最後に新宿という街を歩いてみて感じたことを述べておきたい。この街の地域コミュニティに獅子舞が突如として入り込もうとしたら、明らかに新しい形態の獅子舞が生まれる。建物への入り口に至るまでのアプローチの多様さ、エレベーターやエスカレーターによる上下運動、地下に深く地上に高く伸びる空間や地下道などに、獅子舞はどのように対応していくべきだろうか。人間が環境適応していったように、おそらく獅子舞も環境適応していくことが生き残るすべであろう。

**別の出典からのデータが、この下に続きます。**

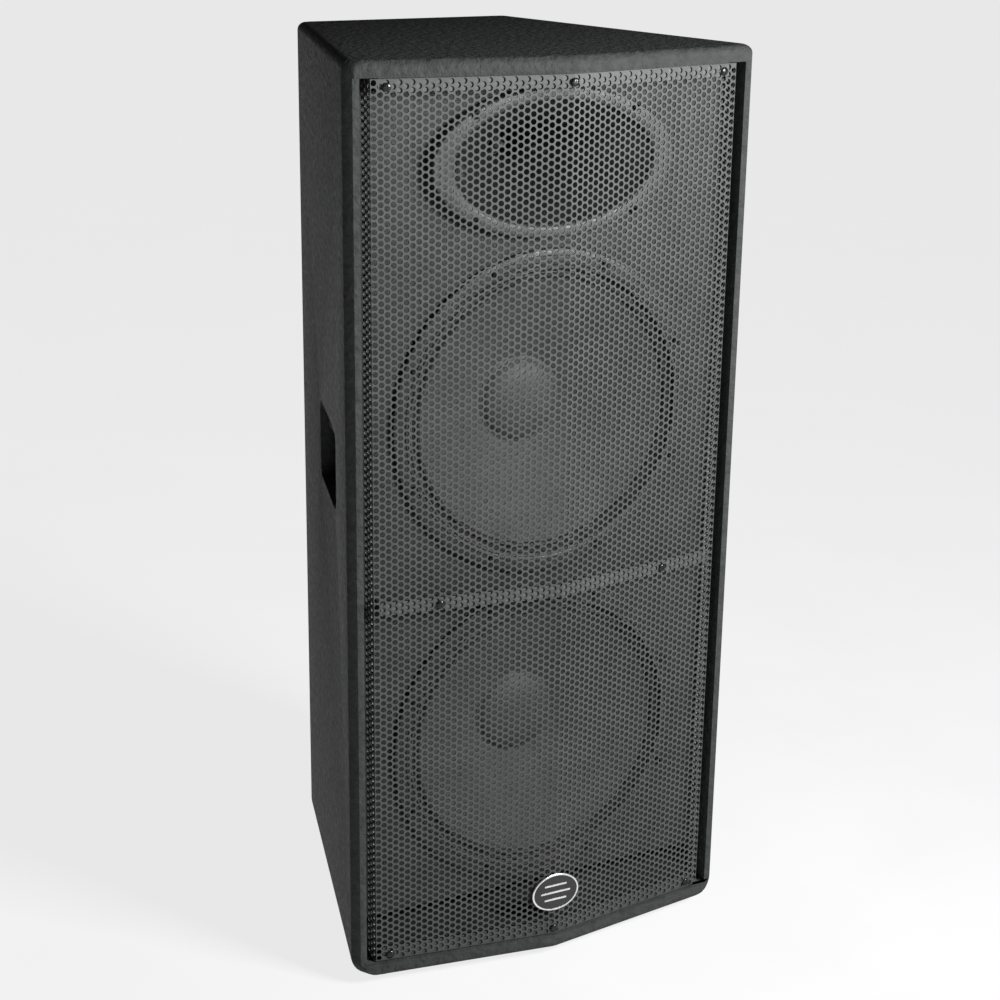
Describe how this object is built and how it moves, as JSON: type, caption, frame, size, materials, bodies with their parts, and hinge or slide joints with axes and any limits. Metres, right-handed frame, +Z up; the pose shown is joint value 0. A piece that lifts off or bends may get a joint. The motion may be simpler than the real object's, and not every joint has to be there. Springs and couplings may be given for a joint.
{
  "type": "pa speaker cabinet",
  "caption": "Passive PA speaker cabinet: tapered painted wood box with a folded perforated grille, stacked woofers, an elliptical horn, a slot port and recessed side handles.",
  "frame": {"origin": "on the floor, under the middle of the cabinet's bounding box", "axes": "+Z up, the grille faces -Y, +X to the right for someone who looks at the grille"},
  "size_m": [0.5026, 0.46, 1.092],
  "materials": {
    "painted_board": "satin textured black paint on plywood",
    "black_board": "matte black paint on plywood",
    "bare_board": "bare birch plywood",
    "grille_steel": "satin dark grey powder coat",
    "badge_plate": "dark field with a bright rim",
    "screw_black": "semi-gloss black",
    "frame_paint": "satin charcoal paint",
    "surround_cloth": "doped cloth",
    "cone_paper": "pressed dark paper",
    "coil_wire": "lacquered copper wire",
    "spider_cloth": "resin-stiffened cloth",
    "plated_steel": "zinc plated",
    "magnet_ferrite": "sintered ferrite",
    "horn_plastic": "satin moulded",
    "driver_steel": "zinc plated",
    "diaphragm_metal": "thin formed sheet",
    "driver_cap": "moulded",
    "cup_plastic": "fine moulded grain",
    "bar_plastic": "fine moulded grain",
    "connector_steel": "satin black",
    "socket_plastic": "moulded",
    "switch_case": "moulded",
    "switch_knob": "moulded",
    "circuit_board": "solder mask",
    "copper_wire": "lacquered copper wire",
    "capacitor_film": "wrapped film",
    "foot_rubber": "matte"
  },
  "bodies": {
    "cabinet": {"top_panel": "painted_board", "bottom_panel": "painted_board", "left_side_panel": "painted_board", "right_side_panel": "painted_board", "rear_panel": "painted_board", "front_baffle": "black_board", "top_batten": "black_board", "middle_rib": "black_board", "port_floor": "black_board", "port_shelf": "bare_board", "cross_brace": "bare_board", "grille": "grille_steel", "badge": "badge_plate", "grille_screw_1": "screw_black", "grille_screw_2": "screw_black", "grille_screw_3": "screw_black", "grille_screw_4": "screw_black", "grille_screw_5": "screw_black", "grille_screw_6": "screw_black", "grille_screw_7": "screw_black", "grille_screw_8": "screw_black", "upper_woofer_frame": "frame_paint", "upper_woofer_surround": "surround_cloth", "upper_woofer_spider": "spider_cloth", "upper_woofer_top_plate": "plated_steel", "upper_woofer_pole_piece": "plated_steel", "upper_woofer_magnet": "magnet_ferrite", "lower_woofer_frame": "frame_paint", "lower_woofer_surround": "surround_cloth", "lower_woofer_spider": "spider_cloth", "lower_woofer_top_plate": "plated_steel", "lower_woofer_pole_piece": "plated_steel", "lower_woofer_magnet": "magnet_ferrite", "horn_flare": "horn_plastic", "driver_body": "driver_steel", "driver_cap": "driver_cap", "left_handle_cup": "cup_plastic", "left_handle_bar": "bar_plastic", "right_handle_cup": "cup_plastic", "right_handle_bar": "bar_plastic", "connector_plate": "connector_steel", "input_socket": "socket_plastic", "link_socket": "socket_plastic", "mode_switch_body": "switch_case", "crossover_board": "circuit_board", "crossover_inductor": "copper_wire", "crossover_capacitor": "capacitor_film", "front_left_foot": "foot_rubber", "front_right_foot": "foot_rubber", "rear_left_foot": "foot_rubber", "rear_right_foot": "foot_rubber"},
    "upper_cone": {"upper_woofer_cone": "cone_paper", "upper_woofer_voice_coil": "coil_wire"},
    "lower_cone": {"lower_woofer_cone": "cone_paper", "lower_woofer_voice_coil": "coil_wire"},
    "driver_dome": {"driver_diaphragm": "diaphragm_metal"},
    "mode_switch": {"mode_switch_slider": "switch_knob"}
  },
  "joints": [
    {"name": "upper_cone_travel", "type": "slide", "parent": "cabinet", "child": "upper_cone", "axis": [0, -1, 0], "range_m": [-0.006, 0.006], "stiffness_N_per_m": 5000, "deforming": ["upper_woofer_surround", "upper_woofer_spider"]},
    {"name": "lower_cone_travel", "type": "slide", "parent": "cabinet", "child": "lower_cone", "axis": [0, -1, 0], "range_m": [-0.006, 0.006], "stiffness_N_per_m": 5000, "deforming": ["lower_woofer_surround", "lower_woofer_spider"]},
    {"name": "driver_dome_travel", "type": "slide", "parent": "cabinet", "child": "driver_dome", "axis": [0, -1, 0], "range_m": [-0.0004, 0.0004], "stiffness_N_per_m": 2000},
    {"name": "mode_switch_travel", "type": "slide", "parent": "cabinet", "child": "mode_switch", "axis": [1, 0, 0], "range_m": [0, 0.006]}
  ]
}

そのことを考える上で鍵を握るのが、上下運動の時間的ロスである。高いビルを店舗ごとにお祓いしていたら、労力がいくらあっても追いつかない。だから、ビルごとにお祓いしていくしかないだろう。ビルごとにお祓いするとなると、最上階が獅子舞を見下ろすポジションにいると失礼なので、必然的に獅子舞はビルの高さを超えるものを作らねばならない。こうなるともはや人が入って舞うことはできない。それゆえ、1日だけ新宿の道路を全面封鎖して、青森のねぷたの超大きいバージョンの獅子神輿を作り道路を練り歩くしかないという発想になる。新宿で獅子舞を実現するとしたら、このような獅子神輿を作るしかないだろう。